吃了藥,還是疼,我真懷疑那是假藥,可陸之名卻幫我細揉著胃,安慰我說:“又沒有靈丹妙藥,哪能一下肚子就好的。”
可是為什麼會越來越疼呢,我趴到床上,卻忘記了關門,陸之名這匹狼正好鑽了進來,他看樣子是沒有回去的意思了,鑽進我的被子裏,一手摟我入懷,一手幫我按著胃。
我看著,一直瞪大眼睛看著他。
陸之名自然知道我在看著他,他輕啄了一下我的嘴唇說:“再看的話,我就認為你在勾引我。”
而我不但沒有收回目光,反而還用手撫摸著他那張我久沒碰過的俊臉,好一會兒,我忽的說:“如果,現在,這會兒,還在,六年前,那該,有多好!”
是啊,如果現在這種溫暖人心的時候是在六年前,那該有多好,那該會有多少幸福等著我們。
陸之名身體僵了一下,抓住我的手放在他的胸膛處,然後看著我無比內疚的說:“對不起,我的心也痛了六年。”
是啊,他可以對我說對不起,可我又能和誰說對不起。
景天航,我可以和你說對不起嗎?
景天航,你會接受我的對不起嗎?
我緩緩閉上眼睛,想睡了。
景天航好久沒有出現,我也不知道他是哪裏,又在忙什麼,本想去找他,可想想這樣結束也挺好的,於是把鑽戒交給了快遞,遞到了景天航的公司。
景天航收到了我的鑽戒,因為他給發了一條短信,短信內容寫著:“我暫時替你保管,不要太久,這枚戒指就會戴在你的手指上。”
我覺得景天航也瘋了,我覺得他的瘋的原因肯定是受的打擊太大了,因為我知道,景天航他是愛我的,可是我卻沒有想到,愛的瘋狂也會讓我差一點窒息。
不過景天航忙的時候,陸之名好像也忙了起來,一天一次的見麵,也改到了三天見一次,最後便是一周見一次,最後那一次見他,我忽的發現他心事重重,眉頭不展,好似有許多煩心事在纏著他不放一樣。
我問他:“你怎麼了?是不是事情不順利?”
陸之名沉思的神態一下醒來,他握著我的手說:“小事情,你不用擔心,我很快就能解決。
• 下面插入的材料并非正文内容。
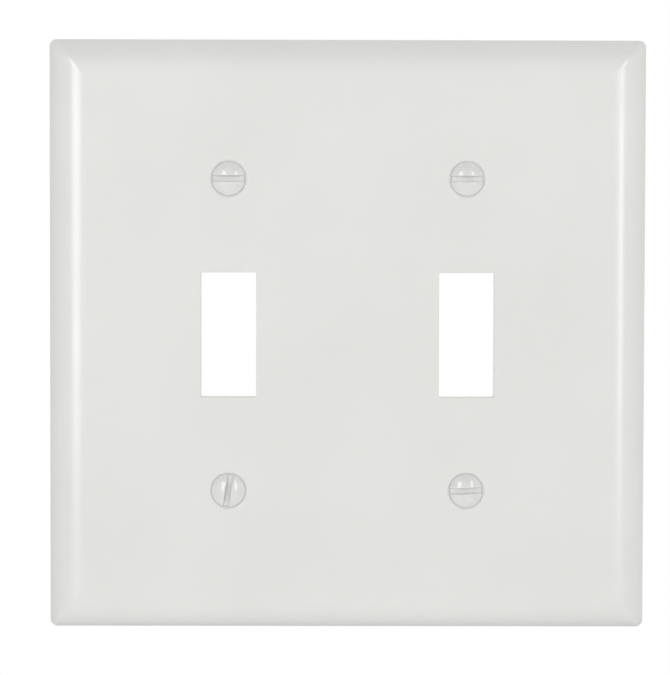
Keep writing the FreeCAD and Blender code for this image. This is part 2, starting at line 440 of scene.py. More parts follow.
def shade(mesh: bpy.types.Mesh, sharp_angle: float) -> bpy.types.Mesh:
    """Shade a mesh smooth, with broad faces kept flat and edges over an angle kept sharp.

    Args:
        mesh: the mesh to shade.
        sharp_angle: in degrees.

    Returns:
        A mesh that holds the finished normals.
    """
    mesh.shade_smooth()
    mesh.set_sharp_from_angle(angle=math.radians(sharp_angle))
    worker = place_object("shading", mesh)
    weighted = worker.modifiers.new("weighted", "WEIGHTED_NORMAL")
    weighted.mode = "FACE_AREA"
    weighted.weight = BROAD_FACE_WEIGHT
    weighted.keep_sharp = True
    return settle(worker)


# ---- Finishes --------------------------------------------------------------------------------------


class Paintbox(Wiring):
    """Builds one material around a Principled shader, on Object coordinates."""

    def __init__(self, name: str, ior: float = 1.5) -> None:
        """Start a material with one shader.

        Args:
            name: the material's name.
            ior: the index of refraction of its clear surface.
        """
        self.material = bpy.data.materials.new(name)
        self.material.use_nodes = True
        super().__init__(self.material.node_tree)
        self.shader = self.tree.nodes["Principled BSDF"]
        self.shader.inputs["IOR"].default_value = ior
        self.place = self.add("ShaderNodeTexCoord").outputs["Object"]

    def noise(
        self, feature: float, detail: float = 2.0, stretch: tuple[float, float, float] = (1, 1, 1)
    ) -> bpy.types.NodeSocket:
        """A soft random pattern.

        Args:
            feature: the size of its features, in metres.
            detail: how many finer layers it has.
            stretch: how much finer it is along each axis.

        Returns:
            A value from 0 to 1, mostly near 0.5.
        """
        mapping = self.add("ShaderNodeMapping")
        self.feed(mapping.inputs["Vector"], self.place)
        mapping.inputs["Scale"].default_value = [part / feature for part in stretch]
        node = self.add("ShaderNodeTexNoise")
        self.feed(node.inputs["Vector"], mapping.outputs[0])
        node.inputs["Scale"].default_value = 1.0
        node.inputs["Detail"].default_value = detail
        return node.outputs[0]

    def specks(self, cell: float, radius: float, share: float) -> bpy.types.NodeSocket:
        """A scatter of small round specks.

        Args:
            cell: how far apart they could lie.
            radius: of one speck.
            share: of the cells that hold one.

        Returns:
            1 inside a speck and 0 outside.
        """
        mapping = self.add("ShaderNodeMapping")
        self.feed(mapping.inputs["Vector"], self.place)
        mapping.inputs["Scale"].default_value = [1 / cell] * 3
        cells = self.add("ShaderNodeTexVoronoi", feature="F1")
        self.feed(cells.inputs["Vector"], mapping.outputs[0])
        cells.inputs["Scale"].default_value = 1.0
        edge = (SPECK_CORE * radius / cell, radius / cell)
        near = self.ramp(cells.outputs["Distance"], edge, (1.0, 0.0))
        chosen = self.math("LESS_THAN", self.red_of(cells.outputs["Color"]), share)
        return self.math("MULTIPLY", near, chosen)

    def red_of(self, colour: bpy.types.NodeSocket) -> bpy.types.NodeSocket:
        """Take the red part of a colour.

        Args:
            colour: the colour's socket.

        Returns:
            The red part as a number.
        """
        split = self.add("ShaderNodeSeparateColor")
        self.feed(split.inputs[0], colour)
        return split.outputs[0]

    def blend(self, share: object, first: object, second: object) -> bpy.types.NodeSocket:
        """Mix two colours.

        Args:
            share: how much of the second colour shows.
            first: a colour or its socket.
            second: a colour or its socket.

        Returns:
            The mixed colour.
        """
        mix = self.add("ShaderNodeMix", data_type="RGBA")
        colours = [socket for socket in mix.inputs if socket.type == "RGBA"]
        self.feed(mix.inputs[0], share)
        self.feed(colours[0], first)
        self.feed(colours[1], second)
        return next(socket for socket in mix.outputs if socket.type == "RGBA")

    def relief(self, height: object, depth: float, below: object = None) -> bpy.types.NodeSocket:
        """Fine relief in the surface.

        Args:
            height: the pattern, from 0 to 1.
            depth: how far 1 stands above 0, in metres.
            below: coarser relief that this one lies on.

        Returns:
            The bent normal.
        """
        bump = self.add("ShaderNodeBump")
        bump.inputs["Strength"].default_value = 1.0
        bump.inputs["Distance"].default_value = depth
        self.feed(bump.inputs["Height"], height)
        if below is not None:
            self.feed(bump.inputs["Normal"], below)
        return bump.outputs[0]

    def dress(self, colour: object, roughness: object, normal: object) -> bpy.types.Material:
        """Join the parts of the look to the shader.

        Args:
            colour: a colour or its socket.
            roughness: a number or its socket.
            normal: the bent normal's socket.

        Returns:
            The finished material.
        """
        self.feed(self.shader.inputs["Base Color"], colour)
        self.feed(self.shader.inputs["Roughness"], roughness)
        self.feed(self.shader.inputs["Normal"], normal)
        return self.material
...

”
他都這樣說了,我能不擔心嗎?我緊盯著他的眼睛問:“是不是被蘇之北發現了?”如果被他發現了,那他那個凶狠的家夥發起野來,那可不是陸之名能對付的,忽的,我發現,我很替陸之名擔心。
可是陸之名卻搖了搖頭說:“和蘇之北沒關係,隻是我大意之下,被人反咬了一口。”
我不知道是怎個反咬,於是追問,可是陸之名不告訴我,而是抓著我咬了一通。
我再追問,他依然不說,我就隻好再去想辦法了解了。
之後的三天,公司做年終報告,我忙得前腳踩後腳,根本沒有時間,甚至去找陸之名的時間都沒有。但是那一天早上,我媽媽卻又出了一點意外,她出去買菜的時候,由於路上滑,摔了一跤,摔倒的時候,她本能的用手去撐地,可是手著力的方向不對,一下給壓骨折了。
我接到電話的時候,媽媽正在醫院做接骨治療,我大冬天嚇得出了一身汗,請了假跑到醫院,抱著媽媽一直問“頭怎樣、頭怎樣”。
醫生很奇怪的說:“你媽是摔了手,你怎麼老問她的頭呀?”
我這才發現,什麼都好,卻什麼都沒有媽媽好,卻是什麼都沒有媽媽的健康來得重要,隻要媽媽活著,隻要媽媽陪著我,這比什麼都重要。
媽媽也曾感歎過:“我一生雖然多波折不幸,但老天給了一個很好的女兒,這是一個很好的依靠。”
我送媽媽回到家,給她做好了飯才離開回公司。開車走到大道上時,我忽然很想見陸之名,很想把這件事情告訴他,而為什麼要這樣,我卻一下不明白了。
我打了電話去公司,把半天的假延長至一天,上司很好,雖然很忙,依然同意,還讓我好好照顧媽媽。
我收了電話,把車開到了陸之名的公司,由於去過幾次,公司裏的人都認識我,可能是中午吃飯時間吧,公司裏看不到什麼人,我匆匆一環視,然後跟前台說:“你吃飯吧,我自己過去就好了。”
陸之名沒在辦公室,而是深處的會議室,我踩著軟軟的地毯走過去,沒有發出一點聲音,然而我走進時,我卻發現會議室的大門沒有關嚴,裏麵依稀能見兩個身影,而兩個身影都是他熟悉到不能再熟悉的。